6. Delete Data and Access You No Longer Need
FTC's security guidance starts with a deceptively strong idea: do not collect or retain sensitive information without a legitimate business need. That principle applies to solopreneurs as much as larger companies. The easiest data to secure is the data you never kept, and the easiest account to defend is the account you already removed. (FTC: Start with Security)
Minimum viable audit questions:
- do you still need those old customer exports in a local downloads folder
- are there dormant admin accounts from past redesigns or launches
- are old integrations still pulling data into tools you no longer use
- are you keeping personal information longer than your workflow requires
Solopreneurs tend to accumulate risk by convenience. Old CSVs, old plugins, old collaborators, and old automations all become part of the exposure surface unless someone removes them on purpose.
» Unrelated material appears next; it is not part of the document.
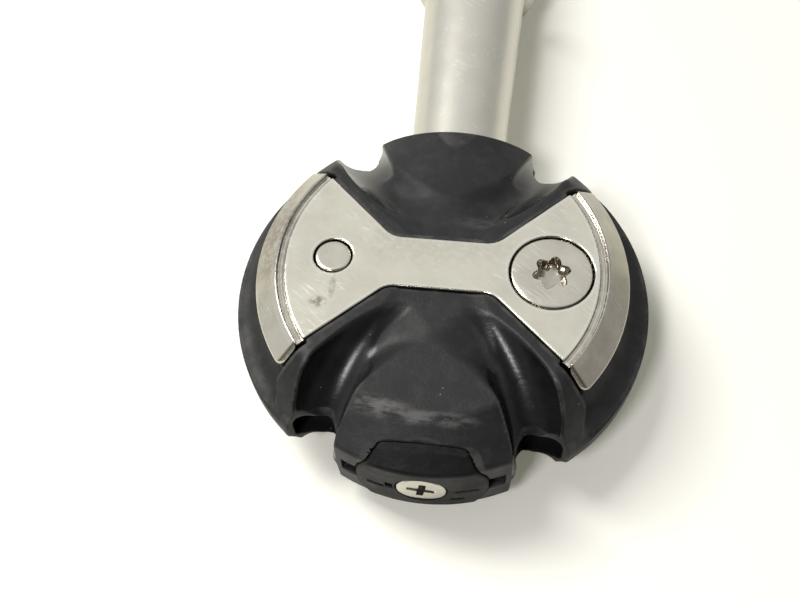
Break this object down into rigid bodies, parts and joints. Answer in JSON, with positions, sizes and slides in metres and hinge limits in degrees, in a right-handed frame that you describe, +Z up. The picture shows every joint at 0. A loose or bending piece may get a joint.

A 12-Point Audit You Can Run in Under an Hour
Use a simple tracker like this:
System | Owner | Admins Reviewed | MFA On | Backups Verified | Vendors Reviewed | Last Checked
Email
Registrar / DNS
Website / CMS
Payment Processor
Cloud Storage
Accounting / Invoicing
Then run this checklist:
- critical account owners and recovery methods confirmed
- all privileged users reviewed
- stale users and contractor access removed
- MFA enabled on high-impact accounts
- one restore test completed
- backup location and recency confirmed
- unsupported software identified
- unused plugins or integrations removed
- auto updates checked
- high-risk vendors and contractors reviewed
- stale exports or unnecessary sensitive files deleted
- next review date scheduled
The Real Goal
A minimum viable audit is not about looking sophisticated. It is about catching the boring failures that cause disproportionate damage in small businesses: the forgotten contractor account, the expired recovery email, the plugin nobody patched, the backup nobody tested, the customer export sitting in the wrong folder.
That is why this kind of audit works. It is small enough to repeat, concrete enough to finish, and focused enough to reduce real operational risk instead of creating paperwork. For a solopreneur, that is the right standard.